| Work to do |
The listing below is to be output in its exact form.

| Provided data |
===============
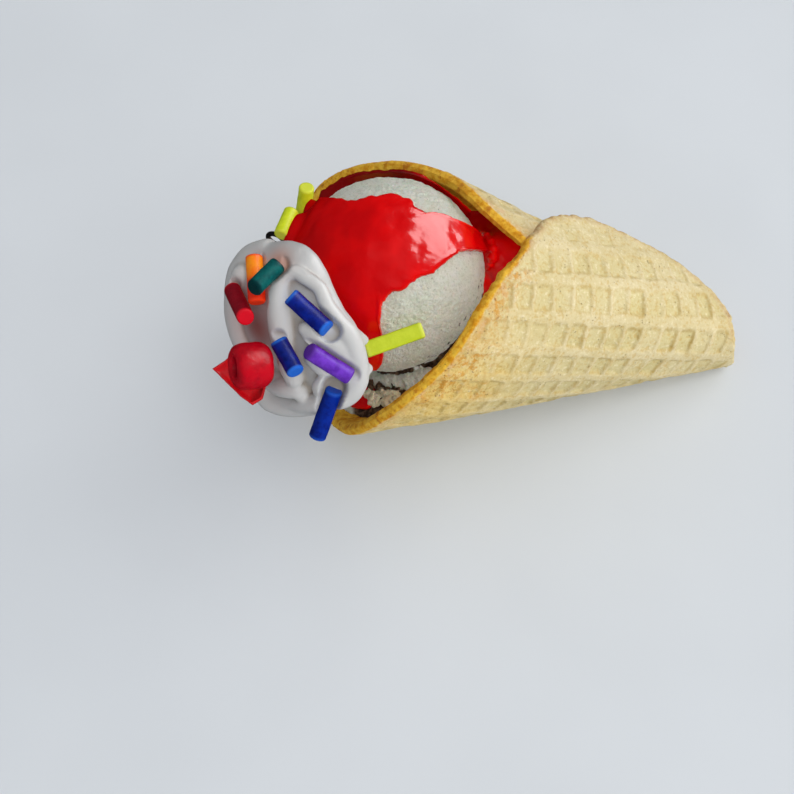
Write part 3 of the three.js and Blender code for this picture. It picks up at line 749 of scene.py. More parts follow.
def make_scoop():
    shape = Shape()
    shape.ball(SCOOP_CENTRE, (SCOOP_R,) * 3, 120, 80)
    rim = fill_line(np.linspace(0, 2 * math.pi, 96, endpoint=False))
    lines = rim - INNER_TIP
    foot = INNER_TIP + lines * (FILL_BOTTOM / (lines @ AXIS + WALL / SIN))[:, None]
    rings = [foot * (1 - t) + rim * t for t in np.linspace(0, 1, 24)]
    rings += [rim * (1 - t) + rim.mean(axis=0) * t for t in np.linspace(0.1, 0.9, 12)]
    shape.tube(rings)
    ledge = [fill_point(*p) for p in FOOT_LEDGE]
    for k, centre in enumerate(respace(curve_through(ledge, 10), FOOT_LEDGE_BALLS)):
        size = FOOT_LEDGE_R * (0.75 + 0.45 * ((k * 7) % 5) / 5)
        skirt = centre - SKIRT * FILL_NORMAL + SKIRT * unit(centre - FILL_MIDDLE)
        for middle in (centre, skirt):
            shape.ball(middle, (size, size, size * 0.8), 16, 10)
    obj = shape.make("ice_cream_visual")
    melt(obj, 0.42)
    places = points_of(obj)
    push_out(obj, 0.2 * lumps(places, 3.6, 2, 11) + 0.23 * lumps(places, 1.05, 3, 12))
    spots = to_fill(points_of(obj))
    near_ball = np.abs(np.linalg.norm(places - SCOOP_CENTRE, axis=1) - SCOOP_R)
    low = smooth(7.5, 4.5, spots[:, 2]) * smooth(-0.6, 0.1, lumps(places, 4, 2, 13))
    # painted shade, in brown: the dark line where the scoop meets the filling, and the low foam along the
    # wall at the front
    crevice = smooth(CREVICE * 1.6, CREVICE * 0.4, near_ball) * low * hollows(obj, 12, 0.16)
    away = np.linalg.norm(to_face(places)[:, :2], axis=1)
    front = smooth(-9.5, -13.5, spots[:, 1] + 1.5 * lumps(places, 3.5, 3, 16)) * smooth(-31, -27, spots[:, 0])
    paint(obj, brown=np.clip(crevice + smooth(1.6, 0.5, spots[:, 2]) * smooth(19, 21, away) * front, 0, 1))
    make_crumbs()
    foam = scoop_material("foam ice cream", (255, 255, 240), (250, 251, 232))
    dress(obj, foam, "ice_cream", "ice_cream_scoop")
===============
| Finished exercise |
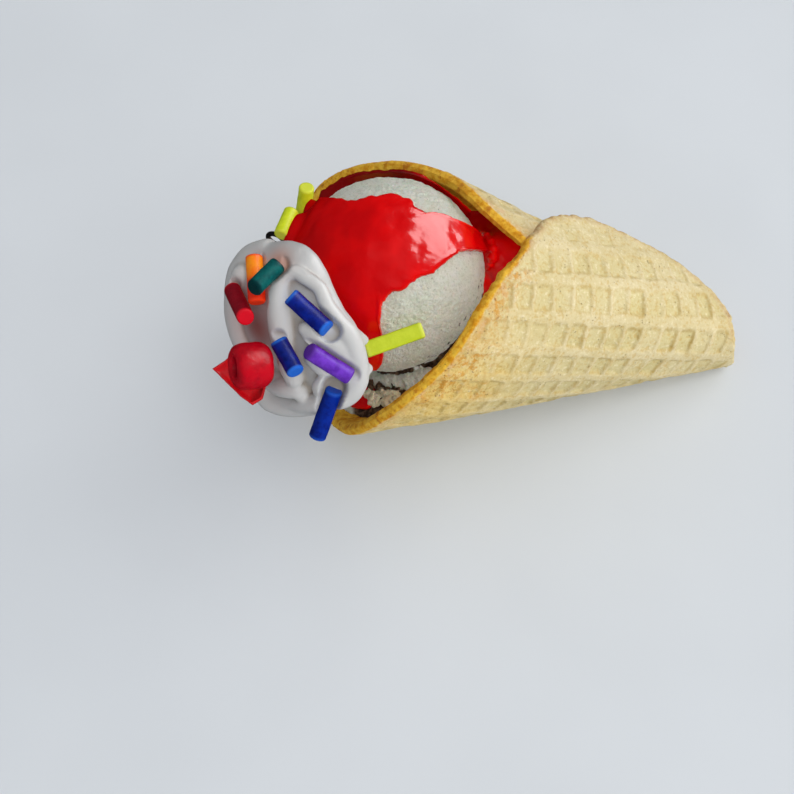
Write part 3 of the three.js and Blender code for this picture. It picks up at line 749 of scene.py. More parts follow.
def make_scoop():
    shape = Shape()
    shape.ball(SCOOP_CENTRE, (SCOOP_R,) * 3, 120, 80)
    rim = fill_line(np.linspace(0, 2 * math.pi, 96, endpoint=False))
    lines = rim - INNER_TIP
    foot = INNER_TIP + lines * (FILL_BOTTOM / (lines @ AXIS + WALL / SIN))[:, None]
    rings = [foot * (1 - t) + rim * t for t in np.linspace(0, 1, 24)]
    rings += [rim * (1 - t) + rim.mean(axis=0) * t for t in np.linspace(0.1, 0.9, 12)]
    shape.tube(rings)
    ledge = [fill_point(*p) for p in FOOT_LEDGE]
    for k, centre in enumerate(respace(curve_through(ledge, 10), FOOT_LEDGE_BALLS)):
        size = FOOT_LEDGE_R * (0.75 + 0.45 * ((k * 7) % 5) / 5)
        skirt = centre - SKIRT * FILL_NORMAL + SKIRT * unit(centre - FILL_MIDDLE)
        for middle in (centre, skirt):
            shape.ball(middle, (size, size, size * 0.8), 16, 10)
    obj = shape.make("ice_cream_visual")
    melt(obj, 0.42)
    places = points_of(obj)
    push_out(obj, 0.2 * lumps(places, 3.6, 2, 11) + 0.23 * lumps(places, 1.05, 3, 12))
    spots = to_fill(points_of(obj))
    near_ball = np.abs(np.linalg.norm(places - SCOOP_CENTRE, axis=1) - SCOOP_R)
    low = smooth(7.5, 4.5, spots[:, 2]) * smooth(-0.6, 0.1, lumps(places, 4, 2, 13))
    # painted shade, in brown: the dark line where the scoop meets the filling, and the low foam along the
    # wall at the front
    crevice = smooth(CREVICE * 1.6, CREVICE * 0.4, near_ball) * low * hollows(obj, 12, 0.16)
    away = np.linalg.norm(to_face(places)[:, :2], axis=1)
    front = smooth(-9.5, -13.5, spots[:, 1] + 1.5 * lumps(places, 3.5, 3, 16)) * smooth(-31, -27, spots[:, 0])
    paint(obj, brown=np.clip(crevice + smooth(1.6, 0.5, spots[:, 2]) * smooth(19, 21, away) * front, 0, 1))
    make_crumbs()
    foam = scoop_material("foam ice cream", (255, 255, 240), (250, 251, 232))
    dress(obj, foam, "ice_cream", "ice_cream_scoop")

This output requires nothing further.